The convergence of strategic actions and efforts in an administrative area (an upazila) can overcome the obstacles of overly centralised management. A decentralised trial for creating effective schools and successful learners can be a distinctive feature of the PEDP5. For the initiative to succeed, it will require:

· High-level political commitment, support and assurance of proper technical capacity with the combination of appropriate international and national expertise through institutional collaboration for this purpose.

· Designation by the primary education ministry of a small high-level technical advisory committee, which will help guide the pilot programme's development and implementation within the PEDP5 programme framework with due consideration of risks and potentials and advise the minister-in-charge on policy-level decisions by the ministry and the government.

· Identifying and recruiting an international and national technical support team to begin necessary preparatory activities.

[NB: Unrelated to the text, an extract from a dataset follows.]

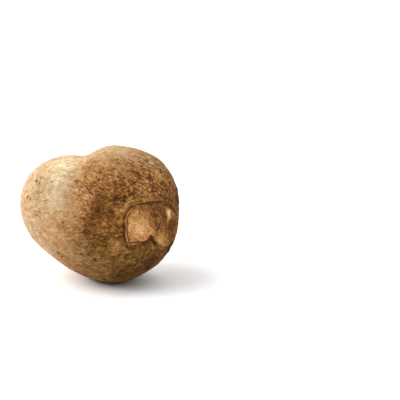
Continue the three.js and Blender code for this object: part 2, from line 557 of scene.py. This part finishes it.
# %% [markdown]
# ## Raise the skin
# Every point of the net is now given its height over the net, the sum of the reliefs. What was
# worked out on the way is kept, because the material colours the pale toe, the fissures and the
# scar in the same places. The toe is smoothest and the plate has no flakes. The skin starts a
# little under the solid's, so that the flakes reach about the solid's surface. A film of soil lies
# on the lower part.

# %% Work out each point's height and what it is
START_UNDER = 0.35
FISSURE_DEPTH = 0.45
SWELL_HEIGHT = 0.3
SWELL_SIZES = (14, 6)
TOE_SMOOTHNESS = 0.7
SMOOTH_FROM = 0.7  # the paleness from which the toe is as smooth as it gets
LUMP_SHADE = 0.12
SOIL_ALL = 35  # soil covers the skin up to this height, and thins out up to the next
SOIL_NONE = 75

KEPT = ("pale", "old", "shoulder", "soiled", "tone", "fissure", "scar", "groove", "stain", "pit")

kept = {name: [] for name in KEPT}
moved = []
for point in skin.data.vertices:
    place = point.co / MM
    pale = paleness(place)
    shoulder = on_shoulder(place)
    lift, fissure = flakes(place, shoulder)
    relief, plate, groove, stain = scar(place)
    pit, rim = pits(place)
    crack = cracks(place)
    rough = (1 - TOE_SMOOTHNESS * soft_step(pale, 0, SMOOTH_FROM)) * (1 - plate)
    old, lump = old_bark(place)
    height = rough * (lift - FISSURE_DEPTH * fissure + lump) + relief - CRACK_DEPTH * crack
    slow, quick = (grain(place, size) for size in SWELL_SIZES)
    height += SWELL_HEIGHT * (slow + 0.5 * quick) + RIM_HEIGHT * rim
    height -= PIT_DEPTH * pit + START_UNDER
    moved.append(place + point.normal * height)
    # Higher lumps are painted lighter and the dips between them darker, a painted shade.
    shade = skin_tone(place, pale) + LUMP_SHADE * rough * lump
    soiled = soft_step(place.z, SOIL_NONE, SOIL_ALL)
    found = (pale, old, shoulder, soiled, shade, fissure, plate, max(groove, crack), stain, pit)
    for values, value in zip(kept.values(), found):
        values.append(value)
print("points worked out:", len(moved))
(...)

If the 20-upazila pilot receives government support and priority attention, by the midpoint of PEDP5, the pilot could be extended to 100 upazilas across the country, envisaging nationwide coverage in the next phase of the PEDP.


Dr Manzoor Ahmed is emeritus professor at BRAC University and has served as the convener of the Ministry of Primary and Mass Education's consultation committee on primary and non-formal education.

Dr John Richards is emeritus professor of public policy at Simon Fraser University in Vancouver, Canada.

Shahidul Islam is doctoral researcher at Queens University in Kingston, Canada.


Views expressed in this article are the authors' own. 


The authors wrote the book Political Economy of Education in South Asia: Fighting Poverty, Inequality and Exclusion (University of Toronto Press, Toronto and Prothoma, Dhaka, 2022).